As he is processed to enter the facility, we can see a tremble in Malik's hands. He is clearly not a hardened criminal and his public defender confirms as much. Because of his age, this will be his first stay in a real prison. But this also hints at the life Malik has led to this point. As the guard goes about his duties, he asks if Malik will receive any visitors, if he will get any money from anyone and Malik answers no, he has no one. In these few moments, we get a very complete picture of who Malik is as he enters the prison.
Part of the beauty of "A Prophet" is that we follow Malik's journey throughout his stay and his journey involves a lot of growth. As he becomes a disciple of Cesar, he earns a certain amount of protection and freedom to accompany the 'friendship' of his new mentor. But Cesar and his crew are hardline Corsican criminals (the film paints them as a tough bunch) and they don't mix well with the Arabs and Muslims who are now a part of the prison community. Malik is a mixture of French and Muslim, which is why they approach him in the first place. Once he earns his place in their group, they accept him, more or less, because he of his mixed heritage. The Muslim part is only acceptable because he is at least part French.
Throughout, Cesar's crew seems to barely accept Malik. Even when Cesar seems to be genuinely fond of his young protégé, he can't express his true feelings because of the deep seated racism the rest of his crew holds.
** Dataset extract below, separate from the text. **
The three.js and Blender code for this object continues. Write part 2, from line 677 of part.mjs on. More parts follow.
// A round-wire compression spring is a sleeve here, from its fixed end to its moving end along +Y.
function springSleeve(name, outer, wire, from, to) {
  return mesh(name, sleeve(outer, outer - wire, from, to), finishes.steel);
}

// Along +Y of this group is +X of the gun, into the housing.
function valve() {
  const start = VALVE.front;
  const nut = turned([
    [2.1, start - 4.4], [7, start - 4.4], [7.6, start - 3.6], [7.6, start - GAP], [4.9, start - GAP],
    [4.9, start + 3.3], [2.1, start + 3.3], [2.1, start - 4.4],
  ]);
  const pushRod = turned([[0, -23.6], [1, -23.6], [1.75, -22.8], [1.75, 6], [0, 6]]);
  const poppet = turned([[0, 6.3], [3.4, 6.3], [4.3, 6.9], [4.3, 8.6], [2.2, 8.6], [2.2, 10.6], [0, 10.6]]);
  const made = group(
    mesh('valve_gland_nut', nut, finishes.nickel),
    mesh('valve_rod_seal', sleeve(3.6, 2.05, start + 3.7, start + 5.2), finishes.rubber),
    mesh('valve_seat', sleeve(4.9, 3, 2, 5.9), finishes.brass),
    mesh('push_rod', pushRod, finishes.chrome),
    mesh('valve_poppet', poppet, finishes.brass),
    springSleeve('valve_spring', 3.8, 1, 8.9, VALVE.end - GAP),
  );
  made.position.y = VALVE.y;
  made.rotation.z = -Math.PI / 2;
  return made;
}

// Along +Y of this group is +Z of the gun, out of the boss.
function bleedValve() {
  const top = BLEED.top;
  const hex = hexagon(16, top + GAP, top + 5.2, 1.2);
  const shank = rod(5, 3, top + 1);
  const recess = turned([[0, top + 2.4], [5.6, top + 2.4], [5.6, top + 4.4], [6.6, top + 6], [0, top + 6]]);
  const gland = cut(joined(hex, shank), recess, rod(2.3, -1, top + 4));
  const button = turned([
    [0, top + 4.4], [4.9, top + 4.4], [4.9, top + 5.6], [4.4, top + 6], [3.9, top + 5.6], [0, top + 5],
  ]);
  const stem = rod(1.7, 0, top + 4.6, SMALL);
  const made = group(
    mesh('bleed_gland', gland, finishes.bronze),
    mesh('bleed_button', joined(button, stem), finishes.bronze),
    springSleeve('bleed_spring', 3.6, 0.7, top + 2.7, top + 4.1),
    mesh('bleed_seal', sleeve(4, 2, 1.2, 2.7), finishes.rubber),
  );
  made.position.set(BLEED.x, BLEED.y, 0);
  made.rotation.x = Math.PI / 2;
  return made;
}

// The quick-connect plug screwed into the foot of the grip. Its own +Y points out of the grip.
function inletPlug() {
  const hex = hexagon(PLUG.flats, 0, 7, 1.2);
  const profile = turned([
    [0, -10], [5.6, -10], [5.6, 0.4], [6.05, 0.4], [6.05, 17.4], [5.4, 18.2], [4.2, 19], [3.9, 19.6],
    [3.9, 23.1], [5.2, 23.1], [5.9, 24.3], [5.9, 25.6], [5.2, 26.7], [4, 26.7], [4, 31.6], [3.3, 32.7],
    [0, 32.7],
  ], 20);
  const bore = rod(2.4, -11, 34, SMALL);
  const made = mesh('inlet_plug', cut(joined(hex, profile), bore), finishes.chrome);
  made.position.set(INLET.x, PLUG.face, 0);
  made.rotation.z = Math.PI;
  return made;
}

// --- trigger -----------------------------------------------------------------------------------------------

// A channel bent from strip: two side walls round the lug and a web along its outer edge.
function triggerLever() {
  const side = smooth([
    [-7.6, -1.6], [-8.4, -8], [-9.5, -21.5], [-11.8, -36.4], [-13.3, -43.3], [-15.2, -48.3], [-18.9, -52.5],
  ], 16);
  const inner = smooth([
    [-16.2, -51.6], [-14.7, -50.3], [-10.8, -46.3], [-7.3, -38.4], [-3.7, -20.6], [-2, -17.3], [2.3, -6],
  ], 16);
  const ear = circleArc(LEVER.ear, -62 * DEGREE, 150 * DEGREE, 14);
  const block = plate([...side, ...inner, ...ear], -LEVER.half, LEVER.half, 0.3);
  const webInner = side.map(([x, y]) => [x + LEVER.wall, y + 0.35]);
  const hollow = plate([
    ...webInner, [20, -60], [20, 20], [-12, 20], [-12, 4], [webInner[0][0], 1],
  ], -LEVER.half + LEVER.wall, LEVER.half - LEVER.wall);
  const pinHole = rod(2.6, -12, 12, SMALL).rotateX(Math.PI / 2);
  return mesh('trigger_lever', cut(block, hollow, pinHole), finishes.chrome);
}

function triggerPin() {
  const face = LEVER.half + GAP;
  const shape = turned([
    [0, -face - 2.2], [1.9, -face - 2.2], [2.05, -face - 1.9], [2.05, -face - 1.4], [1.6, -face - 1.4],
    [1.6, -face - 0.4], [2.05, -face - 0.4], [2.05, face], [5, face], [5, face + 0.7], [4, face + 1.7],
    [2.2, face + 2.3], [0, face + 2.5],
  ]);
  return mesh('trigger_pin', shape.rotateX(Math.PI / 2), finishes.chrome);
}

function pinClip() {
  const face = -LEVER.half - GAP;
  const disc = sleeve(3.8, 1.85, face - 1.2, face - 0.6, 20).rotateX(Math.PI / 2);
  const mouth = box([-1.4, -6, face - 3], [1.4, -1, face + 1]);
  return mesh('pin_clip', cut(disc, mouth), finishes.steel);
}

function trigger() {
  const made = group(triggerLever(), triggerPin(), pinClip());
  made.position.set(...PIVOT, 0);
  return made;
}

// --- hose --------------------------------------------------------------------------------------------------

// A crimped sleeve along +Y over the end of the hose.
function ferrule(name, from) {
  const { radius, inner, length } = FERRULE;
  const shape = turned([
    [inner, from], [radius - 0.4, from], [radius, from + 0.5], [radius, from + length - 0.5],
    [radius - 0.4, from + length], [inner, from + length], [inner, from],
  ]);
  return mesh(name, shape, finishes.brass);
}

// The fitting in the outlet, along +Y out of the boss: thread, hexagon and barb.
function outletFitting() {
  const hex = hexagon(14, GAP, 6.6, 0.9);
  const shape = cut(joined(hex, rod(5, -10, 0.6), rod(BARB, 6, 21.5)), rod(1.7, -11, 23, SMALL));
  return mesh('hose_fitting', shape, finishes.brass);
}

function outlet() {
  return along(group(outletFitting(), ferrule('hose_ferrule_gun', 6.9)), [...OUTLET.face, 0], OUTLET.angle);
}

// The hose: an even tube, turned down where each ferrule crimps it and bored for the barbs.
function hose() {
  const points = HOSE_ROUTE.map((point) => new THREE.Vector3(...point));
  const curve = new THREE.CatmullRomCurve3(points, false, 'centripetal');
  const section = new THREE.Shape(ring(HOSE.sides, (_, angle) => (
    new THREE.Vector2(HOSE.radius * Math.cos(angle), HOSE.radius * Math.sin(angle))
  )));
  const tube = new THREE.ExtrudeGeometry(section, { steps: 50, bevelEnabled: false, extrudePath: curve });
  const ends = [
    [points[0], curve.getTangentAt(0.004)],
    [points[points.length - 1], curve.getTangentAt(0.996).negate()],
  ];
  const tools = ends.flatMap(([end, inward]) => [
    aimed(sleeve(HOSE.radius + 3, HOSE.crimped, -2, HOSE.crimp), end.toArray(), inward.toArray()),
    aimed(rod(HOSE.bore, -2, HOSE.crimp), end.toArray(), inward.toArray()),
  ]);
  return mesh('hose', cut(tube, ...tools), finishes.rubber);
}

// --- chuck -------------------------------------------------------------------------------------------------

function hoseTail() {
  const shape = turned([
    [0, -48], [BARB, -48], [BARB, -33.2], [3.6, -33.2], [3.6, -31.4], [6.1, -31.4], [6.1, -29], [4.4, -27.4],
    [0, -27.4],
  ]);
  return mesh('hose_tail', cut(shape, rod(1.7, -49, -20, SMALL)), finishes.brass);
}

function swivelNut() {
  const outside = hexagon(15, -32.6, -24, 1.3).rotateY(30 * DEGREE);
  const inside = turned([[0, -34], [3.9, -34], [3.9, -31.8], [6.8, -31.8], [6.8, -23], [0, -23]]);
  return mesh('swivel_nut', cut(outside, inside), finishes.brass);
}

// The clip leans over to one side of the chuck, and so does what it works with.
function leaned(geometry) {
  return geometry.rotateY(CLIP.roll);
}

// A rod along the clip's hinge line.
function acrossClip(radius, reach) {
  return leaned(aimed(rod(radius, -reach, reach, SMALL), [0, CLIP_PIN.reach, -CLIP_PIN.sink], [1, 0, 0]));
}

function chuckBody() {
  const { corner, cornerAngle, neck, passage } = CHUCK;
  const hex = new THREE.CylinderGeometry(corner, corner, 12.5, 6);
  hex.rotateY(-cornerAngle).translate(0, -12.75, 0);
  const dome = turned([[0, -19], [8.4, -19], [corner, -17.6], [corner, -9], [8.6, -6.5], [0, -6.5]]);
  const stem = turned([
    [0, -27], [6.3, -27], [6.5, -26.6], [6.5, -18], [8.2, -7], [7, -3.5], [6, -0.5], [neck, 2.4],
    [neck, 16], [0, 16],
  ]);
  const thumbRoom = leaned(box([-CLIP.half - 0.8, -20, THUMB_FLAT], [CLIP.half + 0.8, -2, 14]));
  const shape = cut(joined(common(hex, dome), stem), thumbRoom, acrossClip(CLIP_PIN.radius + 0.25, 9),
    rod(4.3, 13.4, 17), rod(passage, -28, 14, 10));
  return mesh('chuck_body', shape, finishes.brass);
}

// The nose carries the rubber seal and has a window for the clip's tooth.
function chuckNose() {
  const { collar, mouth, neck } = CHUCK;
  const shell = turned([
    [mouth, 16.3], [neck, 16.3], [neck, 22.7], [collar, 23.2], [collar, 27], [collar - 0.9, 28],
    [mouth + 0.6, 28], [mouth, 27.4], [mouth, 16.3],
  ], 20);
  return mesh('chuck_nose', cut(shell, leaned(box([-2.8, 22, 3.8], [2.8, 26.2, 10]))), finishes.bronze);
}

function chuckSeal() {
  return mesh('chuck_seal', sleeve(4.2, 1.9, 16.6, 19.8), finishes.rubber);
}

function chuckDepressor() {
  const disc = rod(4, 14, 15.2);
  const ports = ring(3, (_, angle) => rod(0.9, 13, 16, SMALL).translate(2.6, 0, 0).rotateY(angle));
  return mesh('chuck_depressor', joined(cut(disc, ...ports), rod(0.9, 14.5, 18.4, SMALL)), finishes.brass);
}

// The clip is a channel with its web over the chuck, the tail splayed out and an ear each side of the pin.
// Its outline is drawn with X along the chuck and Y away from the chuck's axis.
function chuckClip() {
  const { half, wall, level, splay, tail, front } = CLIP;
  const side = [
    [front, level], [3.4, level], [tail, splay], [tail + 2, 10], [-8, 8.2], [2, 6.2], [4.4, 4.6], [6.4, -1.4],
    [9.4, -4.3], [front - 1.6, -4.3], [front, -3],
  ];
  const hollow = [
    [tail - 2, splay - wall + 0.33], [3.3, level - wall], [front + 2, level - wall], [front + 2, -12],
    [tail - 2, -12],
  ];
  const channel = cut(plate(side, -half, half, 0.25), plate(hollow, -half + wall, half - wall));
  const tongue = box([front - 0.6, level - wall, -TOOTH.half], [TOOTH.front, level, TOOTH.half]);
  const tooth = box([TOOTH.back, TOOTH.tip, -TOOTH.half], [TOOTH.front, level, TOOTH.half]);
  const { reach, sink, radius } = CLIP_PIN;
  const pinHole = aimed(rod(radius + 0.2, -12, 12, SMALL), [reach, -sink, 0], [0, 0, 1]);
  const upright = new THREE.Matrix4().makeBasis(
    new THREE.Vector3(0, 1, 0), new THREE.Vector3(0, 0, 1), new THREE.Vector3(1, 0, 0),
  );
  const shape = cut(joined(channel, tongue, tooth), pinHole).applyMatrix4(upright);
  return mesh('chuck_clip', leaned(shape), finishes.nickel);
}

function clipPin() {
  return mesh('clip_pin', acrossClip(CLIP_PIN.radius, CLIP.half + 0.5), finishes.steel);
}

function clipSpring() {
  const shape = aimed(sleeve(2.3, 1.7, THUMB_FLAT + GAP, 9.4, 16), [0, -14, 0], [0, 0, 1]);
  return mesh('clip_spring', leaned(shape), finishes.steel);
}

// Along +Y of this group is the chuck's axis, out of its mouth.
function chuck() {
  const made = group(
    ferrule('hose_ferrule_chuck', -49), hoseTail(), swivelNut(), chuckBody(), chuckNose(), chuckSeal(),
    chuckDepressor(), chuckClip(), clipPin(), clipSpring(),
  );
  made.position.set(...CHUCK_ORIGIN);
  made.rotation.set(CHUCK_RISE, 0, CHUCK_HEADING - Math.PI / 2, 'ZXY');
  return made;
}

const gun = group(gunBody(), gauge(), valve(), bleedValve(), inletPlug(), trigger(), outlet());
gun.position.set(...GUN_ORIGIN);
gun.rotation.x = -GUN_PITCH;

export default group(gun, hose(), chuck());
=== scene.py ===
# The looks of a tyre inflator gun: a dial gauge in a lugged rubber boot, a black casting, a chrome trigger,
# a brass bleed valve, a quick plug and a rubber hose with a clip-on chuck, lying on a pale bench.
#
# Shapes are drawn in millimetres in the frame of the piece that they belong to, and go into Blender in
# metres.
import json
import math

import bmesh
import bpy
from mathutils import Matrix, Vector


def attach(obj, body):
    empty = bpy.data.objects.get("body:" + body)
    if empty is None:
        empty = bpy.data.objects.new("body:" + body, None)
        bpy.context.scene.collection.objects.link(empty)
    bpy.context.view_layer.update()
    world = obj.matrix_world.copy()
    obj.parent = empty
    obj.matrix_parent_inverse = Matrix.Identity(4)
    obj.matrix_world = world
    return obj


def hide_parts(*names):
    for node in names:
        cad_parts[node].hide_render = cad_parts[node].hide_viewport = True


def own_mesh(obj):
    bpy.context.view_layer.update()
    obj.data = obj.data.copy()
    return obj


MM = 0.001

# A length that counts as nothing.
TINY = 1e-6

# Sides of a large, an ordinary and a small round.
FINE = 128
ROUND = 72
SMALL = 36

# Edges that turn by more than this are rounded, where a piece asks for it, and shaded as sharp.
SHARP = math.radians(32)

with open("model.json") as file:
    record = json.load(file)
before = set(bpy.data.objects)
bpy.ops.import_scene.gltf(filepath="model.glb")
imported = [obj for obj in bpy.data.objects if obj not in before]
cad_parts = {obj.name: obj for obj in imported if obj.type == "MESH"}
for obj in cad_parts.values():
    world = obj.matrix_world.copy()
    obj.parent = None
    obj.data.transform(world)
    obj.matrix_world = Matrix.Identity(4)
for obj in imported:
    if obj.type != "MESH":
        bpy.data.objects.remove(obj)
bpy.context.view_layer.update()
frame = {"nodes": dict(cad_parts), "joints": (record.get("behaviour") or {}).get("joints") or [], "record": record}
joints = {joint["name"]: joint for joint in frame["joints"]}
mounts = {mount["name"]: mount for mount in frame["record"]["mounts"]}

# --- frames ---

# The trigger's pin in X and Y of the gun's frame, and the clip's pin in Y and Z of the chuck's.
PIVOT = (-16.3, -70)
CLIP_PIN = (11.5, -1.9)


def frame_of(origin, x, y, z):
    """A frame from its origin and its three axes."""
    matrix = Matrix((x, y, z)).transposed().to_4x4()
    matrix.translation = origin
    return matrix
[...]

Therefore, Malik sits at a separate table, cleans up after the rest, does their menial chores and the like.
As time passes, Cesar comes to depend on Malik more. At one point, a large number of the prisoner's in the gangster's crew are moved to another prison, so he moves Malik into a more prominent position more out of necessity than anything else. When Malik proves himself worthy of the new responsibilities, he gets more and more.
But Malik's education continues on other fronts. He learns to read and starts to take classes. As he becomes smarter, he realizes he wants to embrace his religion more and seeks guidance from friends in the prison. Naturally, these friends give him a more complete picture of what being an Arab means and start to instill some pride in him. And as he continues to learn, he learns how to manipulate events to his benefit.
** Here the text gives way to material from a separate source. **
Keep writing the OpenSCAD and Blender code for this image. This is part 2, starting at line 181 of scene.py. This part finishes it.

I think the beauty of Audiard's work is that while he may be using a B-Movie template for the framework of his films, he invests the characters populating these landscapes with so much detail it is hard to not get involved in their lives. In "Read My Lips", he uses a Hitchcock-ian narrative as a springboard and gives the characters so much more interest, back-story and human interest that is difficult to remember any of the hackneyed Hitchcock tributes Brian DePalma attempted. In "Prophet", he uses the prison story as a backdrop but makes it more intimate and personal by concentrating the story on a single young man making his way through a prison system he can't comprehend.
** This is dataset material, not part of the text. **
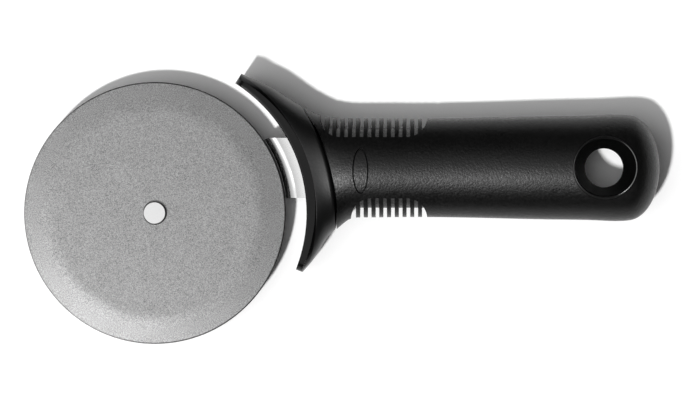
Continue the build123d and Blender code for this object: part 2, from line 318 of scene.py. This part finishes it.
def floor():
    """A wide white table that keeps the tool's shadow."""
    mesh = bpy.data.meshes.new("floor")
    sides = ((-1, -1), (1, -1), (1, 1), (-1, 1))
    corners = [(x * TABLE_HALF, y * TABLE_HALF, 0) for x, y in sides]
    mesh.from_pydata(corners, [], [(0, 1, 2, 3)])
    board = bpy.data.objects.new("floor", mesh)
    board.matrix_world = TABLE @ Matrix.Translation((0, 0, -TABLE_DROP))
    bpy.context.scene.collection.objects.link(board)
    paint = Finish("white_floor", {"Roughness": 1.0, "Specular IOR Level": 0.0})
    cloud = paint.noise(paint.place(), 60 * MM)
    paint.colour(paint.blend(cloud, grey(0.99), grey(1.0)))
    mesh.materials.append(paint.material)


def lamp():
    data = bpy.data.lights.new("lamp", "AREA")
    data.shape = "DISK"
    data.size = LAMP_SIZE
    data.energy = LAMP_POWER
    light = bpy.data.objects.new("lamp", data)
    place = TABLE @ Vector(LAMP_PLACE)
    light.location = place
    light.rotation_euler = (WHEEL_CENTRE - place).to_track_quat("-Z", "Y").to_euler()
    bpy.context.scene.collection.objects.link(light)


def room():
    """A dim room with a soft glow overhead."""
    world = bpy.data.worlds.new("room")
    world.use_nodes = True
    bpy.context.scene.world = world
    nodes = Nodes(world.node_tree)
    back = world.node_tree.nodes["Background"]
    back.inputs["Color"].default_value = grey(1.0)
    scale = (1 / GLOW_REACH[0], 1 / GLOW_REACH[1], 0)
    share = nodes.reach(nodes.place("Generated"), GLOW_CENTRE, scale)
    glow = nodes.fade(share, GLOW_CORE, 1.0, GLOW_STRENGTH, ROOM_STRENGTH)
    nodes.feed(back.inputs["Strength"], glow)


def camera():
    data = bpy.data.cameras.new("camera")
    data.sensor_width = SENSOR_MM
    data.lens = SENSOR_MM * CAMERA_PLACE[2] / VIEW_WIDTH
    view = bpy.data.objects.new("camera", data)
    view.matrix_world = TABLE @ Matrix.Translation(CAMERA_PLACE)
    bpy.context.scene.collection.objects.link(view)
    bpy.context.scene.camera = view


dress_model()
floor()
lamp()
room()
camera()
bpy.context.scene.view_settings.view_transform = "Standard"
In "A Prophet", the key to the film is watching Malik learn. As we witness his journey, we watch what he experiences through his eyes, we make the journey with him. We learn with him. And as his knowledge expands, we see him begin to piece things together. Even as he continues to learn, he watches everything happening around him with wide eyes, making him seem a little vulnerable but also very curious. Because we are watching through his eyes, there is a little suspense as we piece together what he is piecing together. We watch everything start to click together. When the shift happens, it is pretty subtle but there is a little bit of strength in his expression, in his mannerisms that wasn't there before. It is almost a little thrilling to watch.
As I watched "A Prophet", I was struck by something else. Despite the film's setting and subject matter, there is relatively little violence. There are a few moments, but they serve the story, moving it forward.
Audiard is a very accomplished filmmaker and his films are a treat for the senses. You should see "A Prophet".